The package includes a spatial, single-cell atlas of the mouse brain and spinal cord that was first published online in September in Nature and was led by Xiao Wang, a Broad core institute member, a Merkin Institute Fellow, and an assistant professor of chemistry at MIT, and Jia Liu, an assistant professor of engineering at Harvard University.

Independently of BICCN, Wang's and Liu's team used a spatial transcriptomics technology they developed to analyze the expression of more than 1,000 genes and detail the locations of individual cells with unparalleled sub-cellular resolution.

They identified hundreds of cell types, generated highly precise tissue maps of the mouse brain and spinal cord, and demonstrated their method's utility in revealing which cell types and brain regions are altered by gene-delivery viruses.

Mapping the brain

In the study from the Macosko and Chen labs, the scientists worked together to develop their spatial transcriptomic approach and apply it across the entire mouse brain. They also relied on the expertise of members of the Broad's Genomics Platform and the team that supports Hail, an open-source tool for scalable genomic analysis.

The researchers identified several thousand unique cell populations, and mapped their locations in the whole tissue with near-cellular resolution. They estimated that their analysis captured about 90 percent of cell types in the mouse brain, including a large diversity in underexplored areas of the brain. The researchers created an online browser to house and share their datasets with the scientific community (http://www.BrainCellData.org/).

The team analyzed the full transcriptome of cells from nearly 100 regions across the mouse brain using high-throughput single-nucleus RNA sequencing, the preferred approach for efforts to create a human brain atlas. This resulted in more than four million profiles of gene activity, which they clustered into nearly 5,000 unique cell populations, most of which were neuronal cells.

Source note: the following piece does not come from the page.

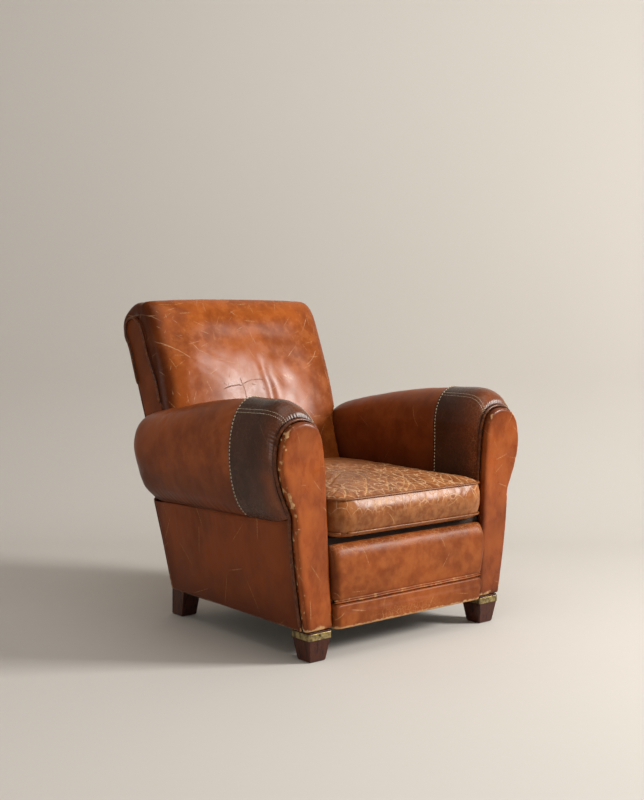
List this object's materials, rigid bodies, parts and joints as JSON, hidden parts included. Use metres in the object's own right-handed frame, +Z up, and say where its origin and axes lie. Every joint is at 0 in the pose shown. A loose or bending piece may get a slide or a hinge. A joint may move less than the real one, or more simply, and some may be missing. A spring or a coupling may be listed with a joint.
{
  "type": "worn club chair",
  "caption": "Low leather armchair with thick rolled arms, a raked back with a rolled top and one loose seat cushion, worn and scuffed all over, on short wooden feet.",
  "frame": {"origin": "on the floor under the middle of the chair, half way between its furthest points left and right and front and back", "axes": "+Z up, the front of the chair towards -Y, +X to the right of someone who looks at the chair from the front"},
  "size_m": [0.81, 0.8701, 0.836],
  "materials": {
    "foot_wood": "satin",
    "frame_wood": "matte",
    "worn_brass": "satin",
    "spring_steel": "satin",
    "webbing": "matte",
    "hessian": "matte",
    "deck_cloth": "matte",
    "dust_cloth": "matte",
    "seat_leather": "satin",
    "back_leather": "satin",
    "arm_leather": "satin",
    "cuff_leather": "satin",
    "facing_leather": "satin",
    "border_leather": "satin",
    "side_leather": "satin",
    "outside_leather": "satin",
    "welt_leather": "satin"
  },
  "bodies": {
    "root": {"foot_front_left": "foot_wood", "foot_front_right": "foot_wood", "foot_rear_left": "foot_wood", "foot_rear_right": "foot_wood", "foot_band_left": "worn_brass", "foot_band_right": "worn_brass", "front_post_left": "frame_wood", "front_post_right": "frame_wood", "rear_post_left": "frame_wood", "rear_post_right": "frame_wood", "front_rail": "frame_wood", "rear_rail": "frame_wood", "back_rail": "frame_wood", "crest_rail": "frame_wood", "side_rail_left": "frame_wood", "side_rail_right": "frame_wood", "arm_rail_left": "frame_wood", "arm_rail_right": "frame_wood", "corner_block_left": "frame_wood", "corner_block_right": "frame_wood", "seat_webbing": "webbing", "back_webbing": "webbing", "seat_spring_1": "spring_steel", "seat_spring_2": "spring_steel", "seat_spring_3": "spring_steel", "seat_spring_4": "spring_steel", "seat_spring_5": "spring_steel", "seat_spring_6": "spring_steel", "seat_spring_7": "spring_steel", "seat_spring_8": "spring_steel", "seat_spring_9": "spring_steel", "spring_cover": "hessian", "seat_deck": "deck_cloth", "dust_cover": "dust_cloth", "seat_cushion": "seat_leather", "cushion_welt_top": "welt_leather", "cushion_welt_bottom": "welt_leather", "back_pad": "back_leather", "back_side_panel_left": "side_leather", "back_side_panel_right": "side_leather", "back_welt_left": "welt_leather", "back_welt_right": "welt_leather", "outside_back": "outside_leather", "arm_pad_left": "arm_leather", "arm_pad_right": "arm_leather", "arm_cuff_left": "cuff_leather", "arm_cuff_right": "cuff_leather", "arm_facing_left": "facing_leather", "arm_facing_right": "facing_leather", "facing_welt_left": "welt_leather", "facing_welt_right": "welt_leather", "side_panel_left": "side_leather", "side_panel_right": "side_leather", "seat_border": "border_leather", "base_band": "border_leather", "band_welt": "border_leather"}
  },
  "joints": []
}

The team next applied an approach developed in the Chen and Macosko labs known as Slide-seq. They transferred 101 serial sections, spanning the volume of a single mouse brain, onto arrays of beads covered in unique DNA barcodes, which bound to the mRNA transcripts in the brain tissue.

They then sequenced those transcripts and aligned that spatial data to an existing 3D reference atlas, enabling them to assign each transcript to a known brain structure, representing more than 1.7 million mapped cells.

The researchers combined detailed and well-sampled cell type profiles from the single-nucleus sequencing dataset to locate each cell type in each slice to generate a detailed and thorough atlas of the entire mouse brain. They also analyzed the dataset to come up with two or three marker genes that could be used to uniquely identify almost all of the cell populations.

The authors said that other scientific groups can use the transcriptomic profiles, spatial localizations, and sets of marker genes they identified to study particular cells of interest. Groups may also use the data by integrating it with their own more detailed examination of a particular brain region.

"We hope that our atlas can both empower the community in their own work and allow them to further explore the cell types we identified," said co-first author Jonah Langlieb, a computational biologist in the Macosko lab who led the work along with co-first author Nina Sachdev.

The team also revealed how signaling molecules known as neurotransmitters are used by different cell types in various brain regions. In addition, they demonstrated their atlas's utility in revealing where disease-associated genes are active, for example, specific neuronal cells that are enriched for expression of genetic factors associated with schizophrenia.

Together, the 10 studies provide rich and profound new views of the remarkable complexity of the brain, and their datasets and methods set the stage for larger efforts to do the same for other mouse organs and for the human brain.

"By mapping the mouse brain, the primary mammalian system used in neuroscience, we've provided molecular, functional, and anatomical classifications that provide a key foundation for human brain mapping, which is what comes next," said Macosko.